Recep İvedik, Çocuklar Duymasın’ın babası, Gora’nın Arif’i gibi pek çok karakter gördük. Bu karekterlerin benimsenmesinin arkasındaki temel güdü, sınıf çalışmasıydı kanımca. (Bu daha genis bir konu.) Ama buradaki refleks, aynı zamanda kültürel bazı tepkiler de içeriyordu. Popülist siyasetin yükselişi de bu dalga ile birlikte oldu Türkiye’de.
Bu dalga, bir tür cahil cesaretininin gelişmesine de vesile oldu. İşte bu cesaretin de, liyakatin önemli olduğu rasyonel cemiyet toplumuna değil, feodal cemaat toplumuna ait olduğu söylenebilir. Çünkü ortaçağ dünyasında herkes bilgisiz, herkes hedefsiz ve zamansızdır.
Bu herkesleşme, rahatlatıcıdır, çünkü insanı birey olmanın sorumluluğunda kurtarır. Popüler kültürün bu intikamci karekteri bu kadar allayıp pullaması da, anlatının konforlu oluşu ve insanlara kolaylıkla hitap edilmesidir. Benim iddiam, bu karakterin ortaya çıkmasının, Türkiye’de liyakatin öneminin yatırılması ile alakalı olduğunu iddia edeceğim.
Liyakat olarak sadakat
Sonuç olarak, incelememizdeki bazı fikirleri takip ederek, Türkiye’de liyakat yerine sadakat ve bağlılığın daha değerli görüldüğünü anlamış olduk. Sadakatin önemi ise, feodal değerler ile ilişkisi ve korku kültüründeki sıkı karşılığıdır.
Şunu kabul edelim, günümüz Türkiyesi’nde sadakat, liyakatin yerini aldı. Bizden olmak, iş görmenin önüne geçti ve başarısızlıklar, kaderciliğin gölgesine saklandı. Ne de olsa vicdan çoktan kurumuştu.
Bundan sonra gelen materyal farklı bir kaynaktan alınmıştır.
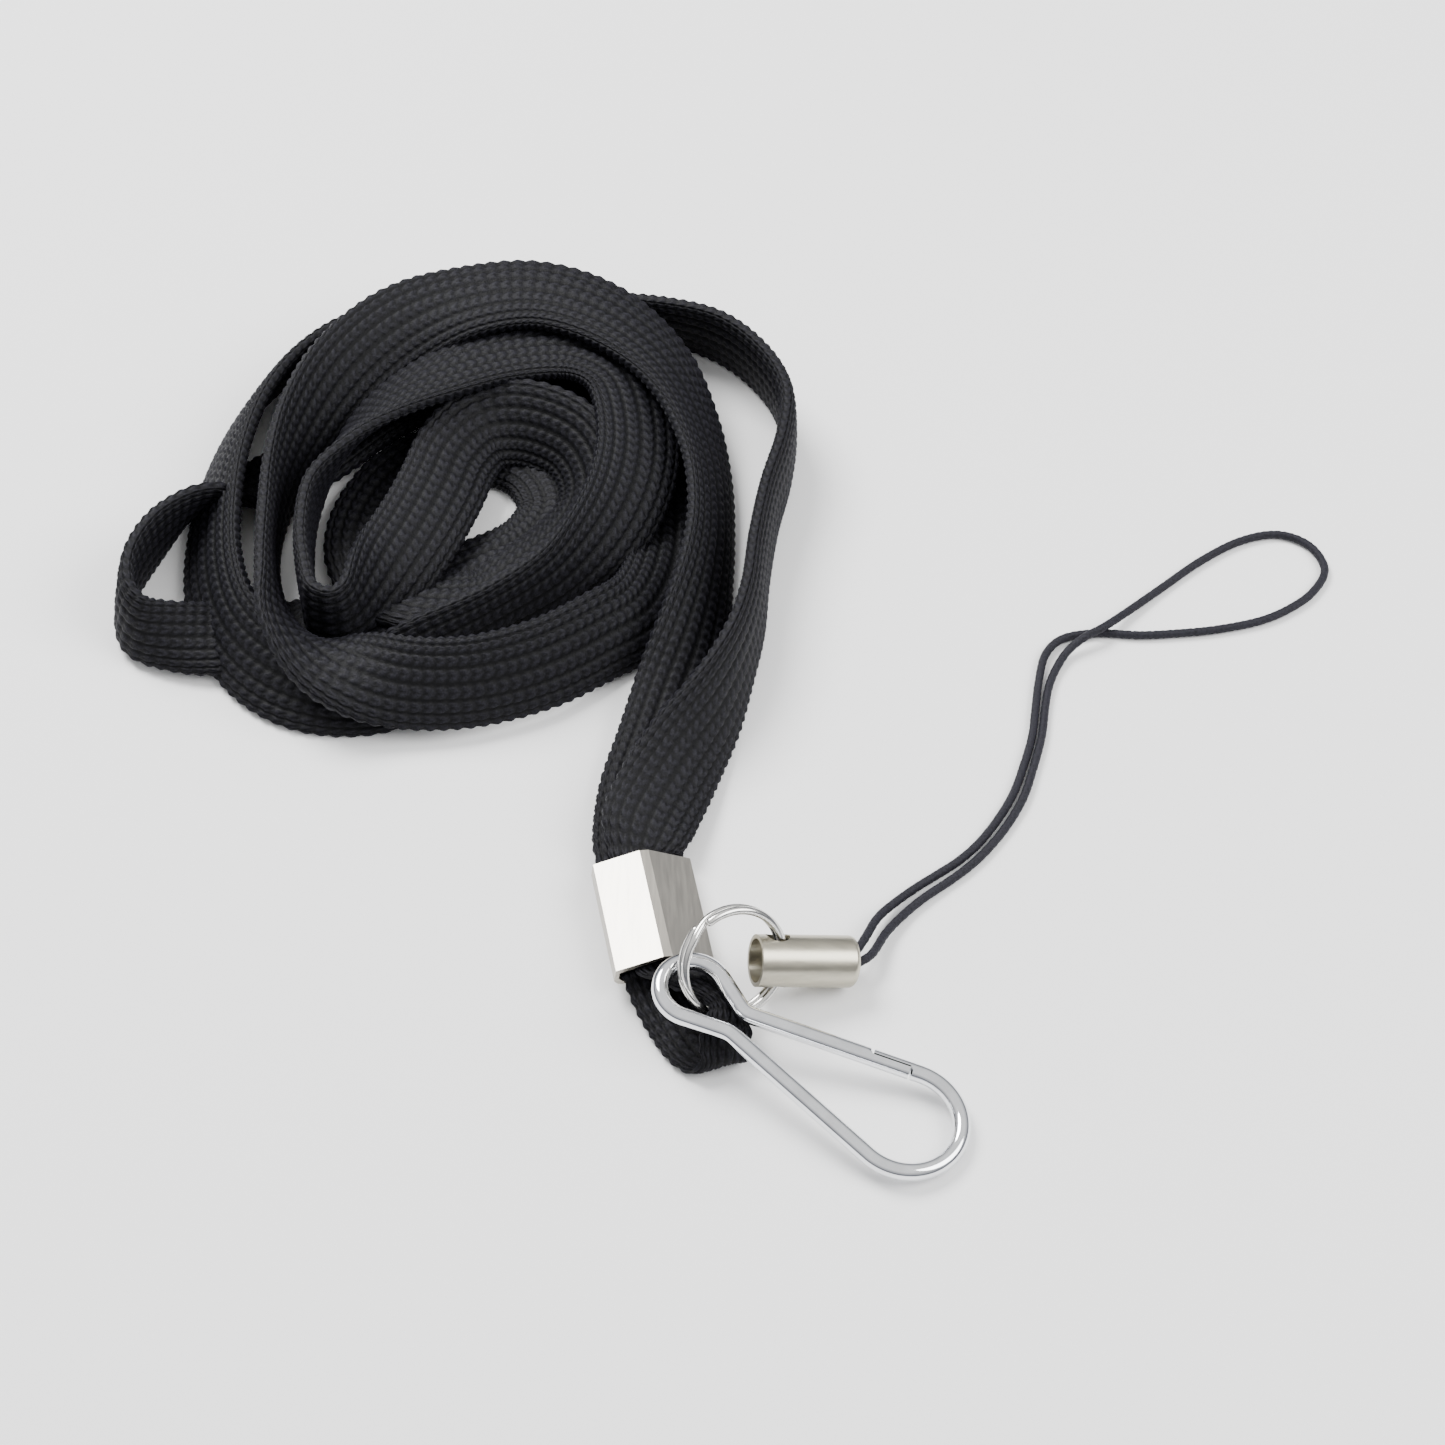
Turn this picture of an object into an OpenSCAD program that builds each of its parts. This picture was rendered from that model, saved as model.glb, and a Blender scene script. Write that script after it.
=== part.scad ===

Takım tutmaya dönüşen seküler dincilik mi insanları bu soygundan geri çevirecekti?
Bu durumun bir kader olduğunu düşünmüyorum. Evet, bu duruma yatkın bir kültürel ve tarihsel süreç içerisindeydik. Ama yaşam ve tarih, her zaman bir mücadele alanıydı. Ve bu mücadele sürüyor. Hem bireysel, hem de toplumsal ölçekte.
İşte tam da bu mücadeleyi verebilmek için, tarih ve kültürdeki süreklilik, yarık ve çatlakları anlayıp buna göre eylemde bulunmak faydalı olabilir.
Hepimizin hayatında çatlaklar var. Işık içeri böyle sızar.